Whereas an investigatory detention requires only reasonable suspicion, a seizure or arrest must be supported by probable cause. United States v. Virden, 488 F.3d 1317, 1321 (11th Cir. 2007). Probable cause to arrest exists when the totality of the circumstances warrants a reasonable belief that the suspect has committed or is committing a crime. United States v. Lindsey, 482 F.3d 1285, 1291 (11th Cir. 2007). Whether a Terry stop has matured into an arrest depends on several factors, including: (1) the law-enforcement purposes served by the detention; (2) the diligence with which officers pursued the investigation; (3) the scope and intrusiveness of the detention; and (4) the duration of the detention. Virden, 488 F.3d at 1321. Some restriction of freedom of movement alone is not sufficient to transform a Terry stop into a de facto arrest. United States v. Acosta, 363 F.3d 1141, 1147 (11th Cir. 2004). Similarly, an investigatory stop does not necessarily ripen into an arrest because an officer draws his weapon. Id.

Two detectives with debit-card-fraud training and experience watched Torres-Bonilla conduct suspicious transactions at multiple ATMs in the same mall. The detectives observed Torres-Bonilla peel stickers from each ATM card, look around to check to see if he was being watched, take a long route from one ATM to another after seeing uniformed officers walking toward him, and leave ATM lines when others got in line behind him. Torres-Bonilla also ignored the detectives' requests to stop and speak with them as he walked with a quickening pace toward his van. Construing these facts in the light most favorable to the government, Gordon, 231 F.3d at 753-54, there was reasonable suspicion that criminal activity was afoot. See Arvizu, 534 U.S. at 273, 122 S. Ct. at 750; Gordon, 231 F.3d at 756-57.
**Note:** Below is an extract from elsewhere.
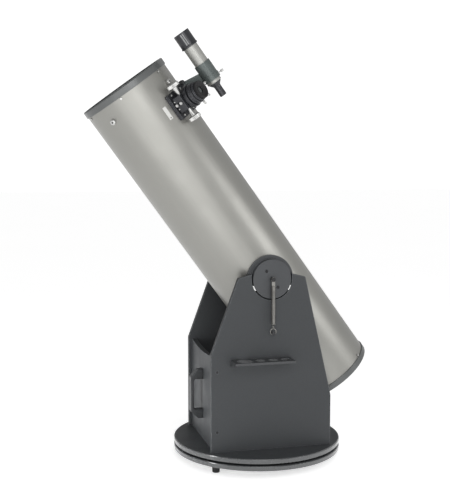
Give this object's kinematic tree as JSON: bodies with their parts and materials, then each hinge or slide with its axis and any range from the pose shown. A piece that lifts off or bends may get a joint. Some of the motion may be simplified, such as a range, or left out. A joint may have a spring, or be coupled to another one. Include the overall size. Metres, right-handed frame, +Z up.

Contrary to Torres-Bonilla's argument, his brief, initial detention—during which one officer may have drawn his weapon—did not constitute an arrest requiring probable cause. When the officers first stopped Torres-Bonilla, they did not place him in handcuffs, take him into custody, or move him or his van to another location. Cf. Virden, 488 F.3d at 1321 (concluding a seizure which involved transporting the defendant's vehicle to a new location two miles away and, without formally arresting him, handcuffing the defendant and driving him to another location was "unreasonable absent probable cause because of its scope and intrusiveness"). Rather, Detective Sealy immediately told Torres-Bonilla why the officers wanted to speak with him and asked for his driver's license. See Acosta, 363 F.3d at 1146; Gordon, 231 F.3d at 754. Regardless of whether an officer had his weapon drawn, the officers acted quickly in a manner designed to confirm or dispel their suspicions. See Acosta, 363 F.3d at 1146.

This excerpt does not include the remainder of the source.